Some records:
══════════════════════════════
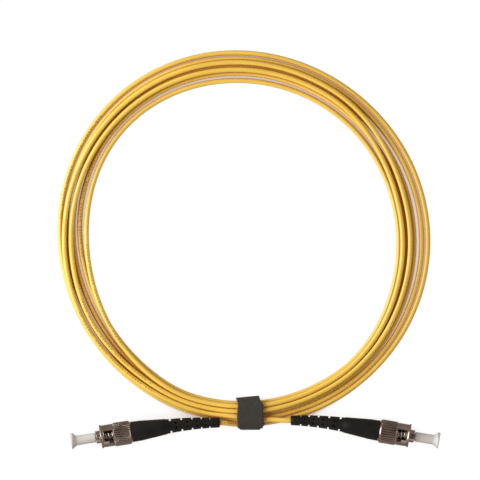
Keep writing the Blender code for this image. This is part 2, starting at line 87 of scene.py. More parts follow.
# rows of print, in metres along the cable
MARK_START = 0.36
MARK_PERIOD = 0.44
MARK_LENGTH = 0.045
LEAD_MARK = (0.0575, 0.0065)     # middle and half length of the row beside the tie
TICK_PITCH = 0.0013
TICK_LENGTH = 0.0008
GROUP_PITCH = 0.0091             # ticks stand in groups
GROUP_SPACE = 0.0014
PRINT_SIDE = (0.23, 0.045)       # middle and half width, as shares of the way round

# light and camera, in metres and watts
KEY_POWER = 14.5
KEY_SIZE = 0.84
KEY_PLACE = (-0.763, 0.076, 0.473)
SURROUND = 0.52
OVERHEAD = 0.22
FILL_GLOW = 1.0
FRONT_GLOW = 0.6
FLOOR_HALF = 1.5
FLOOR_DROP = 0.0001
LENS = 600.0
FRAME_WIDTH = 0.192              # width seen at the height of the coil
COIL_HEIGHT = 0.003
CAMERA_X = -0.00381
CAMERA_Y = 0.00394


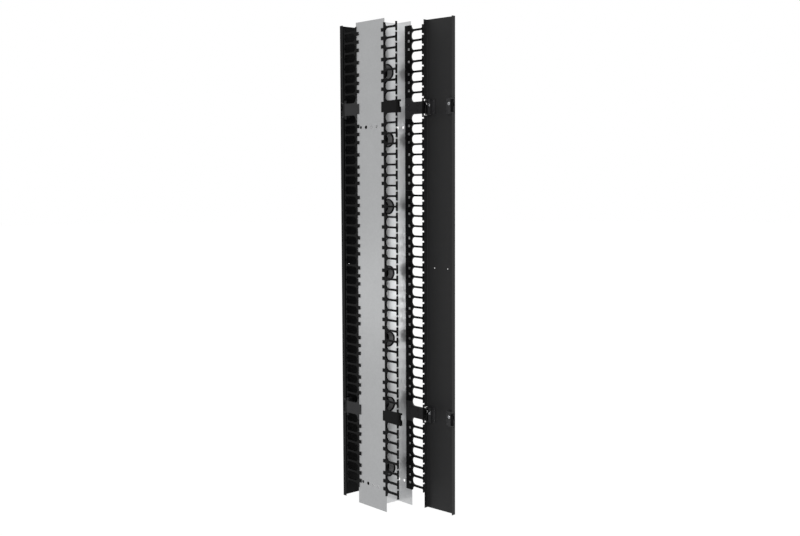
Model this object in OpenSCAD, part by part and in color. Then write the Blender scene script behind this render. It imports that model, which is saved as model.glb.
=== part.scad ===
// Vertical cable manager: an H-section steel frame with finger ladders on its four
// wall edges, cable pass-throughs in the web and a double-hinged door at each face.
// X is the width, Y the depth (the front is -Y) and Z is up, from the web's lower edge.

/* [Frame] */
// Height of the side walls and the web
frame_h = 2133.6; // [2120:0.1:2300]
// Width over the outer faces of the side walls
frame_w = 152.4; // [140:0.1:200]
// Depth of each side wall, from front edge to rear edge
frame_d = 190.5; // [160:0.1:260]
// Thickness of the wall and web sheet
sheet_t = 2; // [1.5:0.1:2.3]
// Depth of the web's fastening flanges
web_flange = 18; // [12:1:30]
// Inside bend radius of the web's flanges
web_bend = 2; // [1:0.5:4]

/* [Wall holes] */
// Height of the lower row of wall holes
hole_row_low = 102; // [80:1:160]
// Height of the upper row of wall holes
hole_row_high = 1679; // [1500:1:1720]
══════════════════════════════
STATED TASK
Exactly as written, give the line containing "Model this object" and all remaining lines of the records.

FINAL RESULT
Model this object in OpenSCAD, part by part and in color. Then write the Blender scene script behind this render. It imports that model, which is saved as model.glb.
=== part.scad ===
// Vertical cable manager: an H-section steel frame with finger ladders on its four
// wall edges, cable pass-throughs in the web and a double-hinged door at each face.
// X is the width, Y the depth (the front is -Y) and Z is up, from the web's lower edge.

/* [Frame] */
// Height of the side walls and the web
frame_h = 2133.6; // [2120:0.1:2300]
// Width over the outer faces of the side walls
frame_w = 152.4; // [140:0.1:200]
// Depth of each side wall, from front edge to rear edge
frame_d = 190.5; // [160:0.1:260]
// Thickness of the wall and web sheet
sheet_t = 2; // [1.5:0.1:2.3]
// Depth of the web's fastening flanges
web_flange = 18; // [12:1:30]
// Inside bend radius of the web's flanges
web_bend = 2; // [1:0.5:4]

/* [Wall holes] */
// Height of the lower row of wall holes
hole_row_low = 102; // [80:1:160]
// Height of the upper row of wall holes
hole_row_high = 1679; // [1500:1:1720]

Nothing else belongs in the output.